William Faulkner- The Sound and the Fury
The same events recounted by three different characters. The first section is the hardest but persevere. The transformation which comes as the third recounting unfolds is like nothing else I have ever encountered

Lawrence Sterne Tristram Shandy.
This one can drive people nuts. It's rambling, dilatory, often amusing, occasionally dull and very few ever finish it. Give it a go anyway and even if you don't finish it's worth dipping a toe into. You will discover how soon after it's birth the novel became self-reflexive. Many devices which one would expect to be modern have their origin here.

Salman Rushdie- Midnight's Children
A case in point, Rushdie freely admits a debt to Sterne. Genuinely believe this one will have the longevity to make it read by generations to come. Just marvelous. (Oh and to all you book burners out there the Satanic Verses is excellent. It's primarily a satire on England, as you would find had you actually read it rather than taken received opinion as a bounden duty to murder someone. It's called free speech you God-bothering shits, grow up and get used to it.)

Fyodor Dostoyevsky- Crime and Punishment
In translation I'm afraid. Could have picked almost any of his but this was the one that got me started with him. Picked it up with little idea what to expect and expecting the worst imagined a slow grind. Surprised to find that I could only put it down when I reached the end 13 hours later.

I could add more but let's change tack a bit
Big hard ones I read but having read recall almost nothing about

Rabelais-Gargantua and Pantagruel
Wondered what Rabelaisian meant. I now know and it wasn't all bad but I should have just used the dictionary definition.

Thomas Mann- Joseph and His Brothers
Having got something from The Magic Mountain I gave this a go. I can't imagine how I got to the end. It's bloody enormous and almost nothing from it has been retained. If anyone read this and enjoyed it do tell me why.

Again there's a long list of books almost entirely deleted from my cortex. These two can represent them all as a list of near amnesiac recollection would be tiresome.

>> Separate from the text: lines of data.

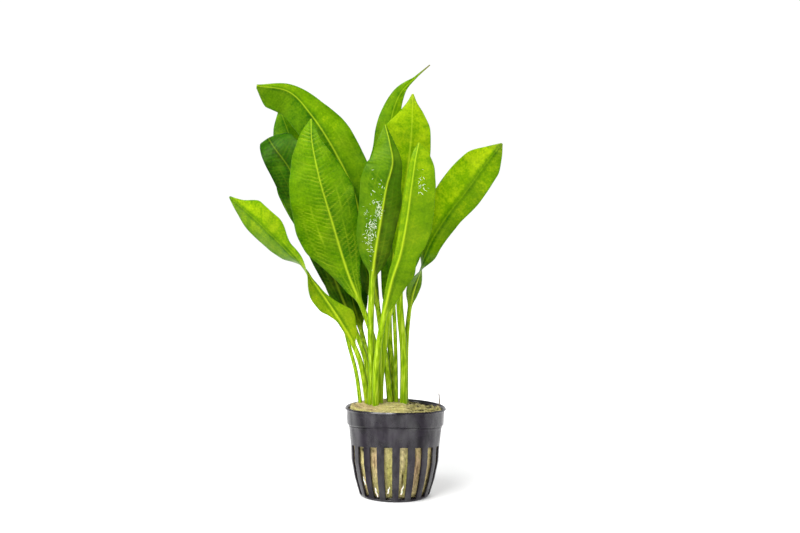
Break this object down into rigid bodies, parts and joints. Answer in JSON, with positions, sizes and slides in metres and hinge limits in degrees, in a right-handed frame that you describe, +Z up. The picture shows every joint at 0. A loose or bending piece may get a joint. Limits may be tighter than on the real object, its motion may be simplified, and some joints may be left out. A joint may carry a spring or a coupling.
{
  "type": "potted echinodorus",
  "caption": "Aquarium sword plant: a rosette of broad lance-shaped leaves on upright stalks, rooted in a mineral wool plug in a small slotted plastic nursery pot.",
  "frame": {"origin": "centre of the face that the pot stands on, on the pot's axis", "axes": "+Z up along the pot's axis and the leaves, -Y to the front that the picture shows, +X to the right of it"},
  "size_m": [0.1447, 0.0773, 0.2356],
  "materials": {
    "pot": "satin",
    "wool": "matte",
    "rootstock": "matte",
    "leaf": "satin",
    "root": "satin",
    "dry_stalk": "matte"
  },
  "bodies": {
    "root": {"pot": "pot", "wool_plug": "wool", "rootstock": "rootstock", "leaf_far_left": "leaf", "leaf_front_left": "leaf", "leaf_back_left": "leaf", "leaf_left_curled": "leaf", "leaf_back_far": "leaf", "leaf_arching": "leaf", "leaf_centre": "leaf", "leaf_top_right": "leaf", "leaf_top_narrow": "leaf", "leaf_front_right": "leaf", "leaf_right_inner": "leaf", "leaf_back_inner": "leaf", "leaf_far_right": "leaf", "root_1": "root", "root_2": "root", "root_3": "root", "root_4": "root", "dry_stalk": "dry_stalk"}
  },
  "joints": []
}
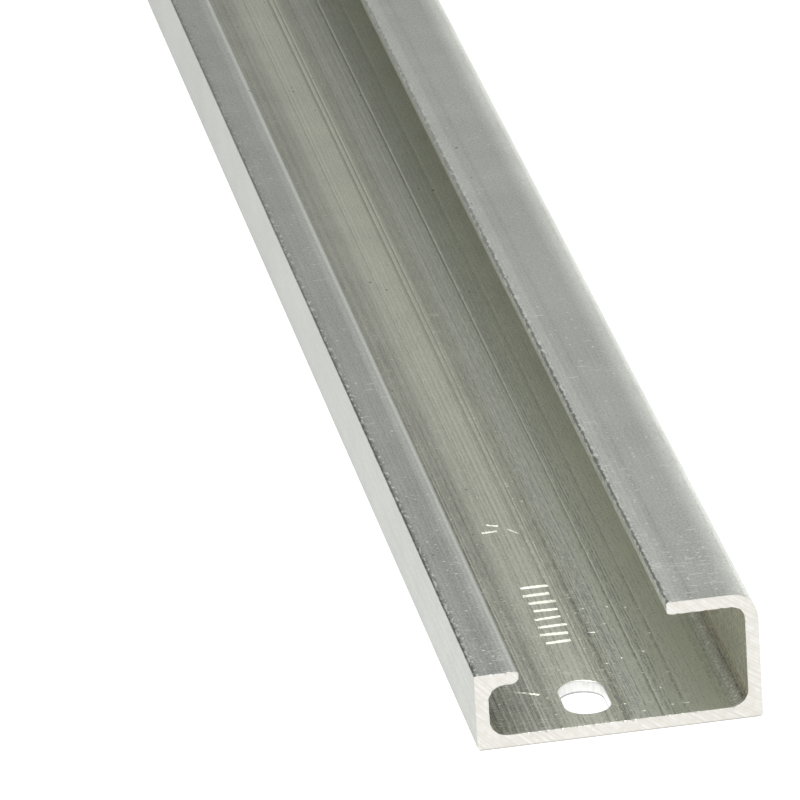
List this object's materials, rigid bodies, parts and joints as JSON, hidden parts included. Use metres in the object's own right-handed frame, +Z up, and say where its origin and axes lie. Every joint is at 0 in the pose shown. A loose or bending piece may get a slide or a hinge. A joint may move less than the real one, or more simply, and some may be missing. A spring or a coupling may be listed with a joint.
{
  "type": "aluminium extrusion profile",
  "caption": "Straight length of G-section aluminium mounting rail: flat base, tall wall with a long lip, short wall with a short lip, and slotted fixing holes at its ends.",
  "frame": {"origin": "middle of the underside, half way along the rail", "axes": "+Y along the rail, +Z up out of the open side, +X towards the tall wall"},
  "size_m": [0.032, 1, 0.015],
  "materials": {
    "aluminium": "mill finish, with fine lines along the rail and sawn ends"
  },
  "bodies": {
    "root": {"rail": "aluminium"}
  },
  "joints": []
}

There's a third category, stuff I never got round to but let it lie for now.
(, Sun 8 Jan 2012, 12:46, 5 replies)
Are you Mark Corrigan?

(, Sun 8 Jan 2012, 14:09, closed)
No
I'm much more socially awkward than that
(, Sun 8 Jan 2012, 14:35, closed)
Never read Tristram Shandy,
but, whenever it gets mentioned, I can't help but assume it's a euphemism for self abuse.

Read Rushdie's Fury (picked up in a 3 for 2) and it was mind-blowingly terrible, and easily the most pretentious thing I'd ever read, so I've not gone near anything of his since, and assume that those who do are pseuds of the highest order. I suppose it's possible that he's actually a brilliant writer, but I'll never know.

Tried reading Dostoyevsky's Brothers K, but gave up half way through, as it was essentially a massive wall of text. Was probably quite young at the time, but it's put me off Russian literature (probably a bit unfair, but life's too short really). Picking up Ulysses gave me the same feeling (but with less punctuation/structure), so I ditched it pretty quick.

Still, you've filed these under Big and Hard (fnarr), so I guess that's fair!
(, Sun 8 Jan 2012, 20:10, closed)
I am now rereading Tristram Shandy,
it deals with a lot of things but self abuse doesn't seem to crop up. Thos Mann's the Holy Sinners was good but Magic Mountain was a short story crying out for a massive edit.
The most pretentious book so far; Martin Amis' Times Arrow.
(, Mon 9 Jan 2012, 2:40, closed)
I have Ulysses on 22 CDs. Used to listen to it when commuting.
Made for interesting journeys. Sounds great read aloud, with all the accents and jokes.